Exercise objective:
The material below contains a line with "Continue the FreeCAD" and a line with "nodes.append(ball)". Copy exactly those two lines and all lines between them.

Extracted data:
(begin)
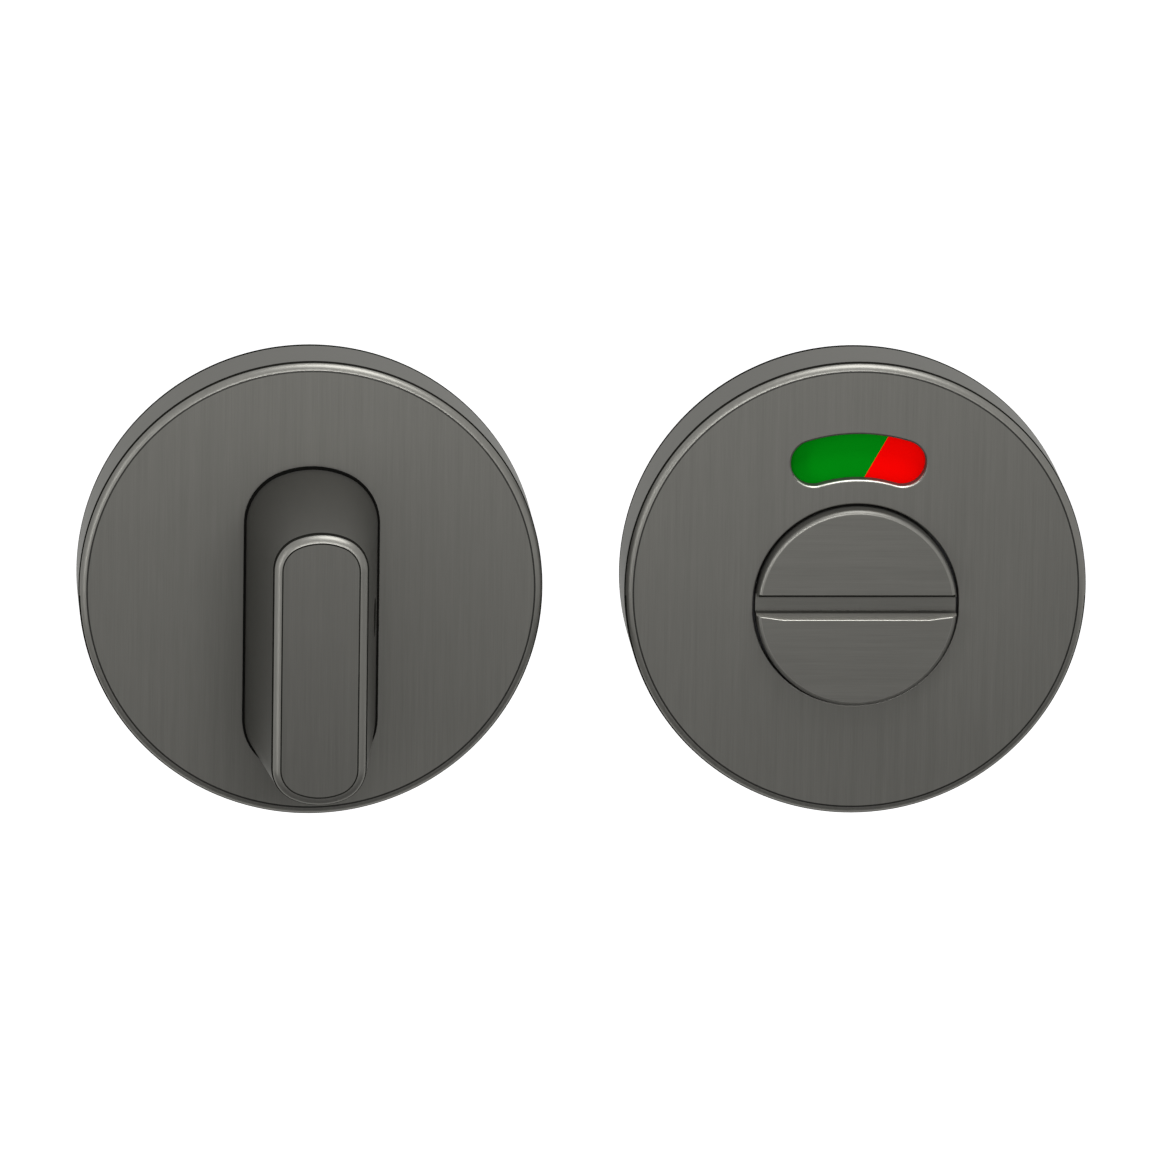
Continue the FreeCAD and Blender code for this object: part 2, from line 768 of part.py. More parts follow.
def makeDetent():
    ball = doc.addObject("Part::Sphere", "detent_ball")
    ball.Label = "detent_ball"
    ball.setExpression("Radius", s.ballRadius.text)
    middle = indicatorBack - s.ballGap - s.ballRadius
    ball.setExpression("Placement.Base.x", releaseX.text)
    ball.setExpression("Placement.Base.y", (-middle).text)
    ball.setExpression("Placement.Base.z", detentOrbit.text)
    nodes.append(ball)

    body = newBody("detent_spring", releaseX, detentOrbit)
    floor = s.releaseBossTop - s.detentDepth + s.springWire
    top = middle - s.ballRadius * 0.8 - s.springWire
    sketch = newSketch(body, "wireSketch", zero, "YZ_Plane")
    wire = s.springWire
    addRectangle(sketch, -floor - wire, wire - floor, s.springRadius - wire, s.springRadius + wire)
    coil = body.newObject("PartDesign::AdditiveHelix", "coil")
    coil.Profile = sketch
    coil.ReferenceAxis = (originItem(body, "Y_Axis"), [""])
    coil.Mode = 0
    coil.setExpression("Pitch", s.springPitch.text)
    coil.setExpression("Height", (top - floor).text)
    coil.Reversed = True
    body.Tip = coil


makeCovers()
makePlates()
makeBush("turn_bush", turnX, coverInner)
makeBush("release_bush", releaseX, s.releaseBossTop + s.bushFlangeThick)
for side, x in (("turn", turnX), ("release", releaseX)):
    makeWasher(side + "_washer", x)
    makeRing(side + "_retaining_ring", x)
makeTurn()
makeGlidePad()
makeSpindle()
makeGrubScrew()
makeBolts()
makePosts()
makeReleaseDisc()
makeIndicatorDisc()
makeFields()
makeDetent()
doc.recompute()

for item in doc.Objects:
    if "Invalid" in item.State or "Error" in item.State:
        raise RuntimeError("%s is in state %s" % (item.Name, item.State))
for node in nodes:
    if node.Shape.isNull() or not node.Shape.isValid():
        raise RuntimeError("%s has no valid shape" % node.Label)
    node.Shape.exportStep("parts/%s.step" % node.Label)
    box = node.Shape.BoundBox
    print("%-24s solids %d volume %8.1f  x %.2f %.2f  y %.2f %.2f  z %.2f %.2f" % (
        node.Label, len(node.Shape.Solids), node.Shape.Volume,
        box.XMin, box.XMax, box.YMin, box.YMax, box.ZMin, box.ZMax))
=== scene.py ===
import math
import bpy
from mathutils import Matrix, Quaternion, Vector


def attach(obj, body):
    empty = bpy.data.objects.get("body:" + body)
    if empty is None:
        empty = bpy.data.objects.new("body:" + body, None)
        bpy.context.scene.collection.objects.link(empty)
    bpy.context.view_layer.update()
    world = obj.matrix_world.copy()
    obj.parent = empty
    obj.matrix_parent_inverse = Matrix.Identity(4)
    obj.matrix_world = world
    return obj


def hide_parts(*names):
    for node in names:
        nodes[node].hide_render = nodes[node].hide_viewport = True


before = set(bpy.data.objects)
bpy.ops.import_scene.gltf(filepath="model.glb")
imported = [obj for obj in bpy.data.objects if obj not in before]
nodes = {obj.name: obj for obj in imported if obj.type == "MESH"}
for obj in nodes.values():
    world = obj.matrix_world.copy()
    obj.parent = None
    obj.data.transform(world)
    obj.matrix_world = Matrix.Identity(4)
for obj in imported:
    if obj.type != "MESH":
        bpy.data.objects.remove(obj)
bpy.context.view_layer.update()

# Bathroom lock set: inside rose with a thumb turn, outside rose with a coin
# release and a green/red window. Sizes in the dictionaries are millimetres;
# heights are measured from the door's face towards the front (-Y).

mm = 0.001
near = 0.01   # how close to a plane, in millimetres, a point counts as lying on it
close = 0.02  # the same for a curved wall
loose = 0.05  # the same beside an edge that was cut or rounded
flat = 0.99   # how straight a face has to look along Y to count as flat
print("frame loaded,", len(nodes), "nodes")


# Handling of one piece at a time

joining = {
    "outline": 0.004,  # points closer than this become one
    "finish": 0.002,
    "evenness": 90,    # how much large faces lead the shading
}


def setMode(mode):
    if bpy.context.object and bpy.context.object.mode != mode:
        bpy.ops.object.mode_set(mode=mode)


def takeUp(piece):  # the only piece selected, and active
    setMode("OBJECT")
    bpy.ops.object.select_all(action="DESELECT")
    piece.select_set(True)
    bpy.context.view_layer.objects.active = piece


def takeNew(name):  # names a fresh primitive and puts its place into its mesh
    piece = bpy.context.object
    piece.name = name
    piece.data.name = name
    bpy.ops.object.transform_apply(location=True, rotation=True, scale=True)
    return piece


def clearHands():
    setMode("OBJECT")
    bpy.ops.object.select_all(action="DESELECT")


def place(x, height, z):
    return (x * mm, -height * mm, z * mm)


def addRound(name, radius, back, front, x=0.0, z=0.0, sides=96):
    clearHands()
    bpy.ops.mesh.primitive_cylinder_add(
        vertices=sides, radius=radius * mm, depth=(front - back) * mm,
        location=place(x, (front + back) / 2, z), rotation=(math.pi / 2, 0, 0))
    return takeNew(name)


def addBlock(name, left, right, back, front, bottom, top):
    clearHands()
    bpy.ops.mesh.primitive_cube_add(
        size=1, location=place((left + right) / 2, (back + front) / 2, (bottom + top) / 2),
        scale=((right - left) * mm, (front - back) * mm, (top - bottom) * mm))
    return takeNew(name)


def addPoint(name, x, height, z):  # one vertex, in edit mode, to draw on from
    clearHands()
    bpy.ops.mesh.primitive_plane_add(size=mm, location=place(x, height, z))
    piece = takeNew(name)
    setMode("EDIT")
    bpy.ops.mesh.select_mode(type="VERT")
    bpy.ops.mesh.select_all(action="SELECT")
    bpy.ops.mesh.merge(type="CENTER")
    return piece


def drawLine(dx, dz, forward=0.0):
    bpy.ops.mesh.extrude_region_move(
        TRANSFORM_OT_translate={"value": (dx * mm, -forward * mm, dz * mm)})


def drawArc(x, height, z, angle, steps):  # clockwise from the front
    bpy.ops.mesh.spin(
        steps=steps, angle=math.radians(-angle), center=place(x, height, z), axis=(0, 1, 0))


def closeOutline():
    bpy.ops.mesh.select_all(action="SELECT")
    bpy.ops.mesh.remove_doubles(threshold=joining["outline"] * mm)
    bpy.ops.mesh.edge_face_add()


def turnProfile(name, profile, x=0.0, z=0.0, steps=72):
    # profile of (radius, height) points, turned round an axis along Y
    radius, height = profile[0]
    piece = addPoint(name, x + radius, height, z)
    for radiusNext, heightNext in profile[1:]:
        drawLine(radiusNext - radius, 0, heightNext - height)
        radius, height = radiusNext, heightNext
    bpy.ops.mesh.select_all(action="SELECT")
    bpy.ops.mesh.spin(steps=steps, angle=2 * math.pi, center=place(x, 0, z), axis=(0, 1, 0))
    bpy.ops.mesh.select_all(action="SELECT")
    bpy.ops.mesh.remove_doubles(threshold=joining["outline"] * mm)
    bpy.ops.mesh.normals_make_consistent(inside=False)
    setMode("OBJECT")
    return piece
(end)
(begin)
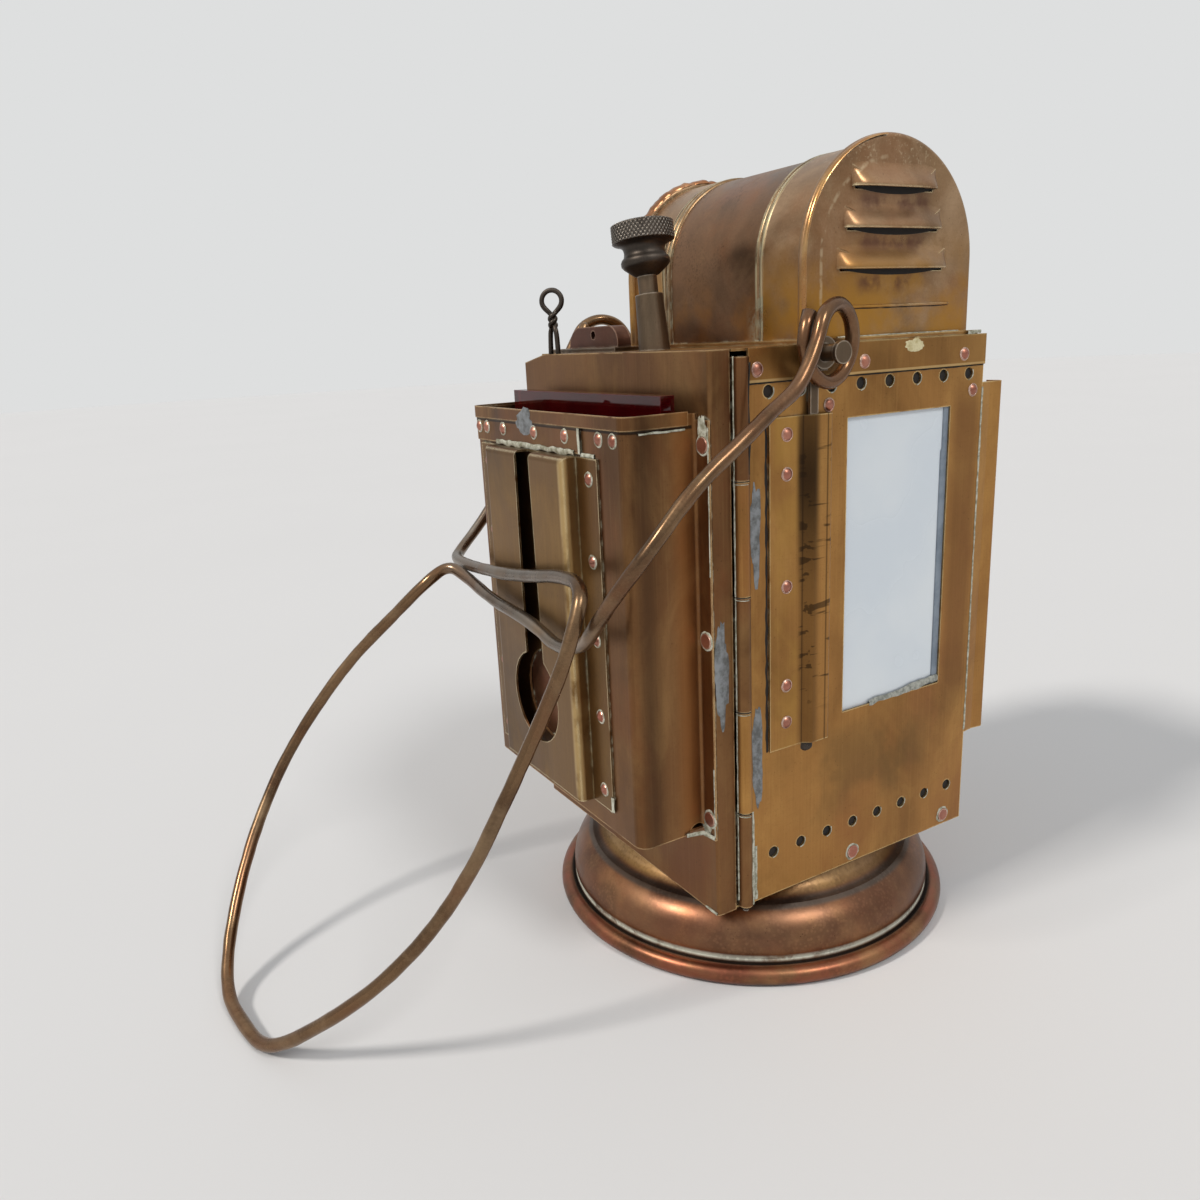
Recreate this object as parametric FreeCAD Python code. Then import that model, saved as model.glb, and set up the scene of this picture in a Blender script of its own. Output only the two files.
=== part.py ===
(end)
(begin)
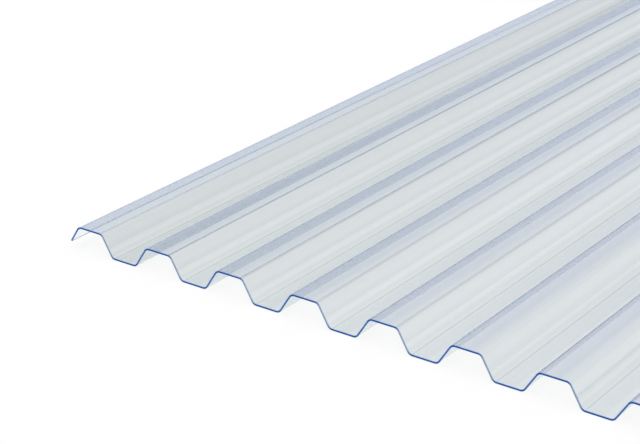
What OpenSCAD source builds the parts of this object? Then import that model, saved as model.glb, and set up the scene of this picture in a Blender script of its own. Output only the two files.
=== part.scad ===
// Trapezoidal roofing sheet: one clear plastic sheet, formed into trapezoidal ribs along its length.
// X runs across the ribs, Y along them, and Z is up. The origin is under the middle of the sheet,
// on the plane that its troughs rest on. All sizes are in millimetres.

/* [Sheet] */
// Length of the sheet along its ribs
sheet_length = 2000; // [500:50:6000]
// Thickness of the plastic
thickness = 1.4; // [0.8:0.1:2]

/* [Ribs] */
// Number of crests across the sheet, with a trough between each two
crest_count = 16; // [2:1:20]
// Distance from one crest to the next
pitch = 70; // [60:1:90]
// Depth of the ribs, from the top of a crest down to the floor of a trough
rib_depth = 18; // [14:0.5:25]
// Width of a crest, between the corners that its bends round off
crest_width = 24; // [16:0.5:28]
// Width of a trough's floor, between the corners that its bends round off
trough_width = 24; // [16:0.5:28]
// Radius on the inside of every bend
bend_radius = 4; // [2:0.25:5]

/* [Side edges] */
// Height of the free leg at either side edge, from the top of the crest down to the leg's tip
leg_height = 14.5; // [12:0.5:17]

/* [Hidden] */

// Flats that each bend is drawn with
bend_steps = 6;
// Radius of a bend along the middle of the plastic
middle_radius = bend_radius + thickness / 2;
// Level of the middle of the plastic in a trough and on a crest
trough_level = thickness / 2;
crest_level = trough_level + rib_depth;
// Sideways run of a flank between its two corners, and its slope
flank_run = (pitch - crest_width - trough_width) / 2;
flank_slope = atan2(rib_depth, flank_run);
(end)
Result below:
Continue the FreeCAD and Blender code for this object: part 2, from line 768 of part.py. More parts follow.
def makeDetent():
    ball = doc.addObject("Part::Sphere", "detent_ball")
    ball.Label = "detent_ball"
    ball.setExpression("Radius", s.ballRadius.text)
    middle = indicatorBack - s.ballGap - s.ballRadius
    ball.setExpression("Placement.Base.x", releaseX.text)
    ball.setExpression("Placement.Base.y", (-middle).text)
    ball.setExpression("Placement.Base.z", detentOrbit.text)
    nodes.append(ball)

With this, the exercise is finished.